Request: The required output is a word-for-word copy of the lines from the line bearing "ring = rod(eye_at" through the line bearing "before = set(bpy.data.objects)", inclusive, and no other lines.

Dataset extract:
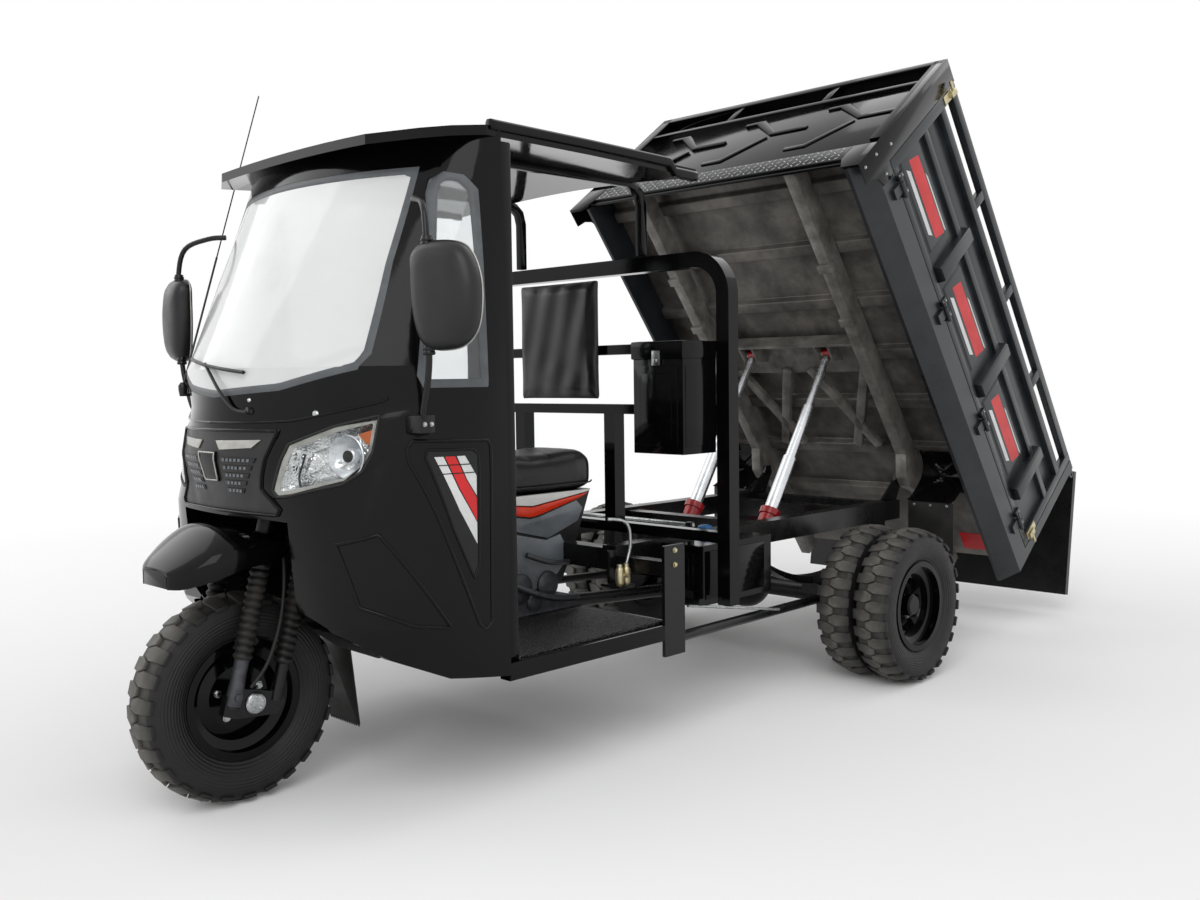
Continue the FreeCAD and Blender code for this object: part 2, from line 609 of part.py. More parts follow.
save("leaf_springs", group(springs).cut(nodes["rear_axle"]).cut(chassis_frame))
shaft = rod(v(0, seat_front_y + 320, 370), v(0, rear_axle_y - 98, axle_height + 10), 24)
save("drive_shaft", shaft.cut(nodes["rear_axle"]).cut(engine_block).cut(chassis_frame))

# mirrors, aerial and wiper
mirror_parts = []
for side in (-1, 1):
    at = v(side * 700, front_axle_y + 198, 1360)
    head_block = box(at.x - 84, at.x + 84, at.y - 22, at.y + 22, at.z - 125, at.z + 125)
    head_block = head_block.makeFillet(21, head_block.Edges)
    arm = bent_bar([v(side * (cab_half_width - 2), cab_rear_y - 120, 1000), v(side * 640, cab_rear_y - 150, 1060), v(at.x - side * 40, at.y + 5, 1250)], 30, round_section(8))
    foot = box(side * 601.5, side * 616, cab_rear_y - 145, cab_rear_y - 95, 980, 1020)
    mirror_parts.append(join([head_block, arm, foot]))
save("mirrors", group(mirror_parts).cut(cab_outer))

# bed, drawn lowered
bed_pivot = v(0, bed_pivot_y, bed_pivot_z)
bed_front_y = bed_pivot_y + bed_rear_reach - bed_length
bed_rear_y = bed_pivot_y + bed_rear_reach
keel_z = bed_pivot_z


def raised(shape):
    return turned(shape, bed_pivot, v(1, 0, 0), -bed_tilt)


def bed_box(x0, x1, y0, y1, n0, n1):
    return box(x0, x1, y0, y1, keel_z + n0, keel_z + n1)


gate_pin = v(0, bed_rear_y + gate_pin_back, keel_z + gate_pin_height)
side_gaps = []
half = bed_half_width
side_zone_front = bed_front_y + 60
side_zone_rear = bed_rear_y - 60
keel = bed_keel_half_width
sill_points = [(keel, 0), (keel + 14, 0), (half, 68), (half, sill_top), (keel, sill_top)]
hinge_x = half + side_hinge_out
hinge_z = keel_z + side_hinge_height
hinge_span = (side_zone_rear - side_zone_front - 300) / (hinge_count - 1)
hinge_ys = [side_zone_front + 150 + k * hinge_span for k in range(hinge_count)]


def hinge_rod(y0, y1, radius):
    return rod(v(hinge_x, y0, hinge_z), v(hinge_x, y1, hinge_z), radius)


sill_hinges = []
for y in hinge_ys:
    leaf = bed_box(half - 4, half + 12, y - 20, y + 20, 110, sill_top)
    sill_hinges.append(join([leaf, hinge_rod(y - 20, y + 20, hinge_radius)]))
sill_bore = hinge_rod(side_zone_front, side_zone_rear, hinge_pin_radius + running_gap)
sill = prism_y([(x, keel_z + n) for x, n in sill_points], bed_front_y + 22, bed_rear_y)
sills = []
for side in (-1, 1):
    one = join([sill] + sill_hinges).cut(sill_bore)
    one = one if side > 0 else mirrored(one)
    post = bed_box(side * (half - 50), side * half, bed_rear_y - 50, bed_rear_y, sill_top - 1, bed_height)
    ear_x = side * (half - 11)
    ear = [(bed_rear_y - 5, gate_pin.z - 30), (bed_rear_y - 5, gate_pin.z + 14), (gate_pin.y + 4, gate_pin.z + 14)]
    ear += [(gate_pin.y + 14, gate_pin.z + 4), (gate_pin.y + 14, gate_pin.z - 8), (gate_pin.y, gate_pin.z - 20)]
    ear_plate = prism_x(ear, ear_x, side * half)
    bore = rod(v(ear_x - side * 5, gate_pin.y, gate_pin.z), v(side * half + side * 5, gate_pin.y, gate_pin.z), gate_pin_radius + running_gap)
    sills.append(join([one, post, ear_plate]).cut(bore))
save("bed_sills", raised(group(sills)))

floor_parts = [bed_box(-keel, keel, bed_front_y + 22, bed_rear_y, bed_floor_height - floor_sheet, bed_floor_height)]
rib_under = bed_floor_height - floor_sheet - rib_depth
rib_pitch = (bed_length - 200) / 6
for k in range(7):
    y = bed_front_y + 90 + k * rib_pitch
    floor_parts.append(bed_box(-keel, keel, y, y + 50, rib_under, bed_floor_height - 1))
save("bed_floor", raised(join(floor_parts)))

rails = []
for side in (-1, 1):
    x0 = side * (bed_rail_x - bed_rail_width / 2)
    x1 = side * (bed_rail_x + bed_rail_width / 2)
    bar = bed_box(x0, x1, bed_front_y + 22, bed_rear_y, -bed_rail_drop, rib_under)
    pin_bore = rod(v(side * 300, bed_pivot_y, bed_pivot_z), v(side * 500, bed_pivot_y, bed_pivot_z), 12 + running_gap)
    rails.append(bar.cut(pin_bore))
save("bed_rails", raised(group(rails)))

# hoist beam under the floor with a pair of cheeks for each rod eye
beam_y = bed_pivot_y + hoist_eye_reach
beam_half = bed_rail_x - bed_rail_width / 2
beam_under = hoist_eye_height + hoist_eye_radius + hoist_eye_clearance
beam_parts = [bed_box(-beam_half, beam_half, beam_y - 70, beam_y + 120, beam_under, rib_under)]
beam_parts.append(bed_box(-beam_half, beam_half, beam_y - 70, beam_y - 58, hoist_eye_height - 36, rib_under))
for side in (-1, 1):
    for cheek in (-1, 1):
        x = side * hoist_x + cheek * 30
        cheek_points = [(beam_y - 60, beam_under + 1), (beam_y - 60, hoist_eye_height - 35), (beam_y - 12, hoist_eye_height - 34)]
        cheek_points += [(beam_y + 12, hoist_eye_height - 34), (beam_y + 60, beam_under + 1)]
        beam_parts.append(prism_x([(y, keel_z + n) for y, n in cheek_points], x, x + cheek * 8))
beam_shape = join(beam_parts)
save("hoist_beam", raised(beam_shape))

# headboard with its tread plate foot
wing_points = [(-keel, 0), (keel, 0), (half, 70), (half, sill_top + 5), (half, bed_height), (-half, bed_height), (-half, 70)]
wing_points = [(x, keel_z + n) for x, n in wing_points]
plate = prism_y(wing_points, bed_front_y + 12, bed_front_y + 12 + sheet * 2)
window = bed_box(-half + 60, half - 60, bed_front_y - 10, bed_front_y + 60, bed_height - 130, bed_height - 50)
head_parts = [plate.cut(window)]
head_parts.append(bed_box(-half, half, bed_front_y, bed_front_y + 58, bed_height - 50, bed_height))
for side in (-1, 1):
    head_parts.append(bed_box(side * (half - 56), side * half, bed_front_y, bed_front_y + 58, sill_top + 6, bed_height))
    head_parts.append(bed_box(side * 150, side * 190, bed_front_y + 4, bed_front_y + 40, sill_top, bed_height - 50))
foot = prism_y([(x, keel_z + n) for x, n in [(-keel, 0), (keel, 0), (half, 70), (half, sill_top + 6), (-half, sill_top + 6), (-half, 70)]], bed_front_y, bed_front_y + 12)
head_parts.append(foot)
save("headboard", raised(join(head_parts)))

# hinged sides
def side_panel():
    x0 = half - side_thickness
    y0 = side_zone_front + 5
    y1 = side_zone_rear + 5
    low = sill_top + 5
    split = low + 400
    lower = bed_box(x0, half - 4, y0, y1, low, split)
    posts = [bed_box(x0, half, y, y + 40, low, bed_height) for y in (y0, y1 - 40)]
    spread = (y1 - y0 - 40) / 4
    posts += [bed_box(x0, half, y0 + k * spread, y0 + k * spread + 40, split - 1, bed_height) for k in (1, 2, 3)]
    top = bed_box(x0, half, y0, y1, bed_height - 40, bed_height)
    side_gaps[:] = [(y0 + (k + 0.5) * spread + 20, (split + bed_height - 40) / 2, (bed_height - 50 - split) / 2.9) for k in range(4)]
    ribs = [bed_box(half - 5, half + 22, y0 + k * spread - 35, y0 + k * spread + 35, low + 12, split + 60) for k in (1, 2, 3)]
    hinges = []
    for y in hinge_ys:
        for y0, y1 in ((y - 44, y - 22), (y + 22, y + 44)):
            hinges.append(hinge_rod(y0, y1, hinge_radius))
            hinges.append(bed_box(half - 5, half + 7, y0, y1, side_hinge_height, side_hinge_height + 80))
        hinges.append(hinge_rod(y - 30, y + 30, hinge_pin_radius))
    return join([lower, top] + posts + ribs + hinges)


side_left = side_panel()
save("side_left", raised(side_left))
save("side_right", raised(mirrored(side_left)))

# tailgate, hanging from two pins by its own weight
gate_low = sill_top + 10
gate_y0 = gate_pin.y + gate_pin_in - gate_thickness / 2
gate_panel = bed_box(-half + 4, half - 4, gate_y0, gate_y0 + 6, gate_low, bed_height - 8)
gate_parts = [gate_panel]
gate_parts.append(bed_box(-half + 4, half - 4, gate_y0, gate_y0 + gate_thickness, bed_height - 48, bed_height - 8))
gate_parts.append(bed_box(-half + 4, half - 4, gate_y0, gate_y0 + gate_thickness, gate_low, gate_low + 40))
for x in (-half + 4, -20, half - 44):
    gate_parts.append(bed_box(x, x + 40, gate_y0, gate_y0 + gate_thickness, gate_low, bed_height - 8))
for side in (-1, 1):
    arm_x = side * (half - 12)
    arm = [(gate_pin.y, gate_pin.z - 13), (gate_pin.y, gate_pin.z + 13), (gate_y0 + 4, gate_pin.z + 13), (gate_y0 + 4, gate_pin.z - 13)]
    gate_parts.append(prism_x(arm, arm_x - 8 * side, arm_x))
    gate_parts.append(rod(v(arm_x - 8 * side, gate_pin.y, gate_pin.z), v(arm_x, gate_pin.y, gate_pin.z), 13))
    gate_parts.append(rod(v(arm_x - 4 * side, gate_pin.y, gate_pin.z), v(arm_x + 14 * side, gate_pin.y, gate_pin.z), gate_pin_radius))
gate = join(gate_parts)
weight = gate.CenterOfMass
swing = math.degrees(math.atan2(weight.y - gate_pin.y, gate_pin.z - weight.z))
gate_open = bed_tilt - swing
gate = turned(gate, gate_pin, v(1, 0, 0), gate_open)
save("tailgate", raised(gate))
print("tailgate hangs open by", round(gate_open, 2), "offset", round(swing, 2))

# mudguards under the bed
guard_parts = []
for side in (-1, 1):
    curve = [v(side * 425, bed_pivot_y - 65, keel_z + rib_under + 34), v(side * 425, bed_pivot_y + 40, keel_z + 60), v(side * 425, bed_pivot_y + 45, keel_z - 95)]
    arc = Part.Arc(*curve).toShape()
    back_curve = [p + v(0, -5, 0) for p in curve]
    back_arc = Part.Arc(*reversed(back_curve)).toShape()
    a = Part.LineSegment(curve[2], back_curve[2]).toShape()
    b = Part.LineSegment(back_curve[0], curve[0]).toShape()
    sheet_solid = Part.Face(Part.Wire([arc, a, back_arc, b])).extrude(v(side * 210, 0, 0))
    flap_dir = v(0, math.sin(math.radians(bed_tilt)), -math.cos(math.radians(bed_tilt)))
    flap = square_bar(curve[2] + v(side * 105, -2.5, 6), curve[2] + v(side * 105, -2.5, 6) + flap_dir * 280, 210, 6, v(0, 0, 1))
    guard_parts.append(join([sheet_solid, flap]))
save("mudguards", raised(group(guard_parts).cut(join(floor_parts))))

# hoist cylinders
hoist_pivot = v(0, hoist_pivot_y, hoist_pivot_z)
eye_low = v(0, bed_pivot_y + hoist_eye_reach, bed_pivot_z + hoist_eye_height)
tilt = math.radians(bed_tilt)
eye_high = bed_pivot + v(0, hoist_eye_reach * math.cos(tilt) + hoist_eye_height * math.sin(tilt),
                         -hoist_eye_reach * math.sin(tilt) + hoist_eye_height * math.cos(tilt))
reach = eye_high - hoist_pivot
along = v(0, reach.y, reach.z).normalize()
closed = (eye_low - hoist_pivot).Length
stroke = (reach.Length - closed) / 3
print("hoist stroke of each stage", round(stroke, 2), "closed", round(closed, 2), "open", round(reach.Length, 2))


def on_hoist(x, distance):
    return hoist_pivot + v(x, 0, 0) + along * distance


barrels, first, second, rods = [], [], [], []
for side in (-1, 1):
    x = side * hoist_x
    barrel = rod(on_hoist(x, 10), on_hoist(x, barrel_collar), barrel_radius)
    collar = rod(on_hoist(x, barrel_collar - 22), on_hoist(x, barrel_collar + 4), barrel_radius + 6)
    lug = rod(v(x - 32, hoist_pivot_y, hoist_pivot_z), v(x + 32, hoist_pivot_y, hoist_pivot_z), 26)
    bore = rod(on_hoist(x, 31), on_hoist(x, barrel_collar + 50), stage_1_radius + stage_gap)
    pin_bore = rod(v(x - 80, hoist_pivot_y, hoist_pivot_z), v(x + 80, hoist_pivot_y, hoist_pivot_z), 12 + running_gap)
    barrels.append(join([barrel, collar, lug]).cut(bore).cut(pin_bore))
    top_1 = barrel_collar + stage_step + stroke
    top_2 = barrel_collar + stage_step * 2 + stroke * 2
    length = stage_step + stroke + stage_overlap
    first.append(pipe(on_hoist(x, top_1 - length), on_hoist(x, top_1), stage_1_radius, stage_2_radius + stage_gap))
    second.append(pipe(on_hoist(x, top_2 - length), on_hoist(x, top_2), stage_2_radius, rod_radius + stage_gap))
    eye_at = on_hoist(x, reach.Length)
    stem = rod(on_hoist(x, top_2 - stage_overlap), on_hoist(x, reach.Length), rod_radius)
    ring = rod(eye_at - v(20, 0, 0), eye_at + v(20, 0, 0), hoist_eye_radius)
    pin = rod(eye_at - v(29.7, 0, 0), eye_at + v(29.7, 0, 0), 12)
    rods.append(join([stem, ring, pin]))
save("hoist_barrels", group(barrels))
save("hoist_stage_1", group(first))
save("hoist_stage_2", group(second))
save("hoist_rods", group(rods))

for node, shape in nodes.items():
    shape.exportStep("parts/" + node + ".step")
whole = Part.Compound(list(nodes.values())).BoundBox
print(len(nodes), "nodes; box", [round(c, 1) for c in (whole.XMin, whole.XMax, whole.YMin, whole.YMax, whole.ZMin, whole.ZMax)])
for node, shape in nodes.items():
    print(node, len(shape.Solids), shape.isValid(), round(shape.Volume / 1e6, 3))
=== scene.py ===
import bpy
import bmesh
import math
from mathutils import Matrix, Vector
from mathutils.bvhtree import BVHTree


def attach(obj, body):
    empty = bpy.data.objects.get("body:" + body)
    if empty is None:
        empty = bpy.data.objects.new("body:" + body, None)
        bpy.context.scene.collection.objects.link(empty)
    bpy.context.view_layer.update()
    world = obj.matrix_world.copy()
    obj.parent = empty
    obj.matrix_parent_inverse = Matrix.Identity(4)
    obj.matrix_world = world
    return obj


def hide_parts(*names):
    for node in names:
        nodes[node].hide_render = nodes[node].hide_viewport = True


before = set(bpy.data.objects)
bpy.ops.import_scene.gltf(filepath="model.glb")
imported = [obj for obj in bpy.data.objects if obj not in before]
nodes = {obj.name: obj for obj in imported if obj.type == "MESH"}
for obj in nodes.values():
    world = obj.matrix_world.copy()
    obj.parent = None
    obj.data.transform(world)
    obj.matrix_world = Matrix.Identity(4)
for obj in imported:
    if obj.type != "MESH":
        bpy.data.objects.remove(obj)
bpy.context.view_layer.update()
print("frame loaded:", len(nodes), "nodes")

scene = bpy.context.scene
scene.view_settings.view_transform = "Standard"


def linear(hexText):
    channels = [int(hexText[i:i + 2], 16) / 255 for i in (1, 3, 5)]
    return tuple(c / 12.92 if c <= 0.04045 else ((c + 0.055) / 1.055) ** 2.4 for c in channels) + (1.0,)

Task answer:
    ring = rod(eye_at - v(20, 0, 0), eye_at + v(20, 0, 0), hoist_eye_radius)
    pin = rod(eye_at - v(29.7, 0, 0), eye_at + v(29.7, 0, 0), 12)
    rods.append(join([stem, ring, pin]))
save("hoist_barrels", group(barrels))
save("hoist_stage_1", group(first))
save("hoist_stage_2", group(second))
save("hoist_rods", group(rods))

for node, shape in nodes.items():
    shape.exportStep("parts/" + node + ".step")
whole = Part.Compound(list(nodes.values())).BoundBox
print(len(nodes), "nodes; box", [round(c, 1) for c in (whole.XMin, whole.XMax, whole.YMin, whole.YMax, whole.ZMin, whole.ZMax)])
for node, shape in nodes.items():
    print(node, len(shape.Solids), shape.isValid(), round(shape.Volume / 1e6, 3))
=== scene.py ===
import bpy
import bmesh
import math
from mathutils import Matrix, Vector
from mathutils.bvhtree import BVHTree


def attach(obj, body):
    empty = bpy.data.objects.get("body:" + body)
    if empty is None:
        empty = bpy.data.objects.new("body:" + body, None)
        bpy.context.scene.collection.objects.link(empty)
    bpy.context.view_layer.update()
    world = obj.matrix_world.copy()
    obj.parent = empty
    obj.matrix_parent_inverse = Matrix.Identity(4)
    obj.matrix_world = world
    return obj


def hide_parts(*names):
    for node in names:
        nodes[node].hide_render = nodes[node].hide_viewport = True


before = set(bpy.data.objects)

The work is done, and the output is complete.